Object data in JSON

========================

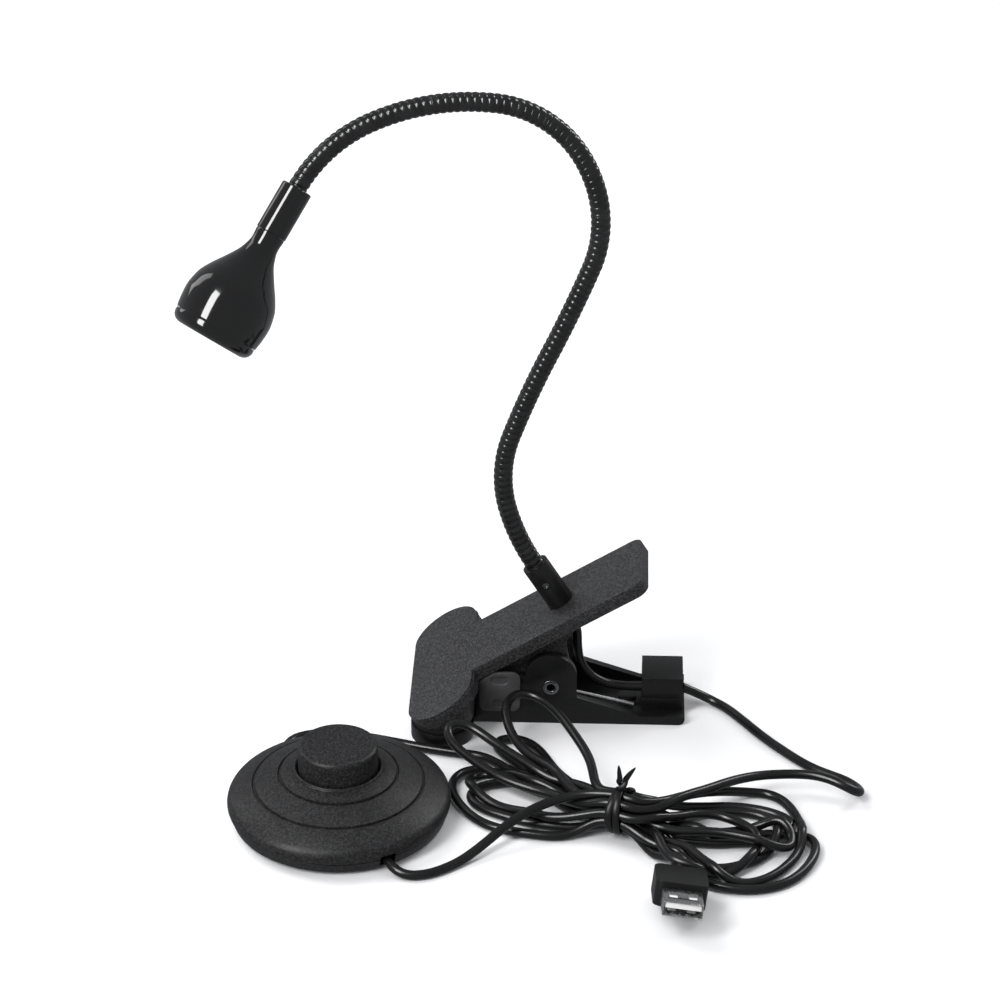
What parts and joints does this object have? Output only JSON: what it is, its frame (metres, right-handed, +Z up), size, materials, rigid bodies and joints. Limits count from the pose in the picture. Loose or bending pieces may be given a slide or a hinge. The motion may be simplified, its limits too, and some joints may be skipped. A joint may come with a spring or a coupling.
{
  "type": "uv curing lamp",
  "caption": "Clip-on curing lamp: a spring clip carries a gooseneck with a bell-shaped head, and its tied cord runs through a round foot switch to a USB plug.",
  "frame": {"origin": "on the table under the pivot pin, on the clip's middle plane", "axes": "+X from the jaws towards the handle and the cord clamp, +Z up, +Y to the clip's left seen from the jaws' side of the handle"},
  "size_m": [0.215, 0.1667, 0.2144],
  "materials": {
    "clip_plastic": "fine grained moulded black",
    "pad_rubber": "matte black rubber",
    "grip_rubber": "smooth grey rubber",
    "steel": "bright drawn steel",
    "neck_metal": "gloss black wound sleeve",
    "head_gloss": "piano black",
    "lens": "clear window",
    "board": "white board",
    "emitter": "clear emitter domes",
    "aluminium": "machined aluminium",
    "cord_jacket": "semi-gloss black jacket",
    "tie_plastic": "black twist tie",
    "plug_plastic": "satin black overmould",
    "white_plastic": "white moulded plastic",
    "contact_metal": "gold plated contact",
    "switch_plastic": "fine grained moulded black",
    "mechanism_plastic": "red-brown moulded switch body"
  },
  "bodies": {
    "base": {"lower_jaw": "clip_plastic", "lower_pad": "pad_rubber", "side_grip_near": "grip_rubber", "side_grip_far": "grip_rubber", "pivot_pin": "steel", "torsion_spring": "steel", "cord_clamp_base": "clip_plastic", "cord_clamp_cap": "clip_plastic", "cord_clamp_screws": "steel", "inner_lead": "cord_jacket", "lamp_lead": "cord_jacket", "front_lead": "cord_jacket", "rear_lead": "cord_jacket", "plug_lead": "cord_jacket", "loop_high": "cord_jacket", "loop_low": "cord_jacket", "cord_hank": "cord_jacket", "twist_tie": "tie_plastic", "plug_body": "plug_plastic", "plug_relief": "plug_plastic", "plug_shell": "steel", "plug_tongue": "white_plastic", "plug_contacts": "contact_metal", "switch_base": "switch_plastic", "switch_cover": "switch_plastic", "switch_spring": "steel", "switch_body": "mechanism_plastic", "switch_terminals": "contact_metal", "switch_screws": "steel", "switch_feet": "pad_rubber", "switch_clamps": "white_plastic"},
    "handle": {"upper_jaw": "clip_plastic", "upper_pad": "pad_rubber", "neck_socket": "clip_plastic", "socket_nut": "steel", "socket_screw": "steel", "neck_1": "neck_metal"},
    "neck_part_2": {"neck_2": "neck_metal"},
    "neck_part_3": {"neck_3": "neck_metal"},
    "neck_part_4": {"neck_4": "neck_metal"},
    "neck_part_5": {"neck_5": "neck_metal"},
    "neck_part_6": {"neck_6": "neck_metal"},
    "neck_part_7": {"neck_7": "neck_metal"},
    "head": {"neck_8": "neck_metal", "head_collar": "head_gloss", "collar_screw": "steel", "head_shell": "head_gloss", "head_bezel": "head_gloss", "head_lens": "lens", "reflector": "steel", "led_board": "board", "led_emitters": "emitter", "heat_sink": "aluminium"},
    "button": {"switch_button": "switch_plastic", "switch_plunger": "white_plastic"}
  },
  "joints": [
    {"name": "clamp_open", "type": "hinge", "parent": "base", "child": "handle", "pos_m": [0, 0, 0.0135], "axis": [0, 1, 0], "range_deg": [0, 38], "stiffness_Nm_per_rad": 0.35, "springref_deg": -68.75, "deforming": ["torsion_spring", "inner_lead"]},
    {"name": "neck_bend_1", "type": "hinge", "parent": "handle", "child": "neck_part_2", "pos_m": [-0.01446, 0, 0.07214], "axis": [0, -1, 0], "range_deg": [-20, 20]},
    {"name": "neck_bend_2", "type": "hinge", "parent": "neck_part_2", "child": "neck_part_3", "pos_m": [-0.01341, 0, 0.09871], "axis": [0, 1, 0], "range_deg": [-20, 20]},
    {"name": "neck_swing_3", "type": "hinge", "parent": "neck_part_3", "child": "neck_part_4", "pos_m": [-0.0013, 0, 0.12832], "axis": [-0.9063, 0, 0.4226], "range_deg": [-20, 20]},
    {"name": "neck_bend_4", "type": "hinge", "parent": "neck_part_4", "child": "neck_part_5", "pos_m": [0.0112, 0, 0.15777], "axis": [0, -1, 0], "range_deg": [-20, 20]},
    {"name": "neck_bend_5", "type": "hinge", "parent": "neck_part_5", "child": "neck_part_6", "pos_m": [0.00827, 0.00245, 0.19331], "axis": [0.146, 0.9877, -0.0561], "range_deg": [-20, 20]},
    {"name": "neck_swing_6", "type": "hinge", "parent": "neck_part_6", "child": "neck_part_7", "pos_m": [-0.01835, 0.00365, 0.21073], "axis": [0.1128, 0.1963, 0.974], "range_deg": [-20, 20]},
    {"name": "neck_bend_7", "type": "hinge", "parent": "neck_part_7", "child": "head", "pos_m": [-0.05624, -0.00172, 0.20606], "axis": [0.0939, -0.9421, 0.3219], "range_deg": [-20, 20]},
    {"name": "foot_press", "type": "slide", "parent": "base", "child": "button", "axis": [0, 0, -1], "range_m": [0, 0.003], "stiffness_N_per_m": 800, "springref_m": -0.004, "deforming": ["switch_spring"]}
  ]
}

========================

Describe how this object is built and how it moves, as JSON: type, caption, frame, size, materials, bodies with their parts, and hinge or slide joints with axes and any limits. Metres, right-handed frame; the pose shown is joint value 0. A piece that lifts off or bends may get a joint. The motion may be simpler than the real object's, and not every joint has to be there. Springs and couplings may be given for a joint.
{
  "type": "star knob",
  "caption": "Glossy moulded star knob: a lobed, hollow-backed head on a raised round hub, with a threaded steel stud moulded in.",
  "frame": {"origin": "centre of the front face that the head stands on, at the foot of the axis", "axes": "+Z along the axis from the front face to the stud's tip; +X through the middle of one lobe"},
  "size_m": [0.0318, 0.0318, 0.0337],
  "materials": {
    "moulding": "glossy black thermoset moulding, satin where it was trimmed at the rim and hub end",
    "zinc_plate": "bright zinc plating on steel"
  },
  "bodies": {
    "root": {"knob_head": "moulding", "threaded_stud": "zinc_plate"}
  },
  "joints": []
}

========================

_Instructions to follow_. Using the records above, pull out each line where the word "frame" occurs.

_Task output_.
What parts and joints does this object have? Output only JSON: what it is, its frame (metres, right-handed, +Z up), size, materials, rigid bodies and joints. Limits count from the pose in the picture. Loose or bending pieces may be given a slide or a hinge. The motion may be simplified, its limits too, and some joints may be skipped. A joint may come with a spring or a coupling.
  "frame": {"origin": "on the table under the pivot pin, on the clip's middle plane", "axes": "+X from the jaws towards the handle and the cord clamp, +Z up, +Y to the clip's left seen from the jaws' side of the handle"},
Describe how this object is built and how it moves, as JSON: type, caption, frame, size, materials, bodies with their parts, and hinge or slide joints with axes and any limits. Metres, right-handed frame; the pose shown is joint value 0. A piece that lifts off or bends may get a joint. The motion may be simpler than the real object's, and not every joint has to be there. Springs and couplings may be given for a joint.
  "frame": {"origin": "centre of the front face that the head stands on, at the foot of the axis", "axes": "+Z along the axis from the front face to the stud's tip; +X through the middle of one lobe"},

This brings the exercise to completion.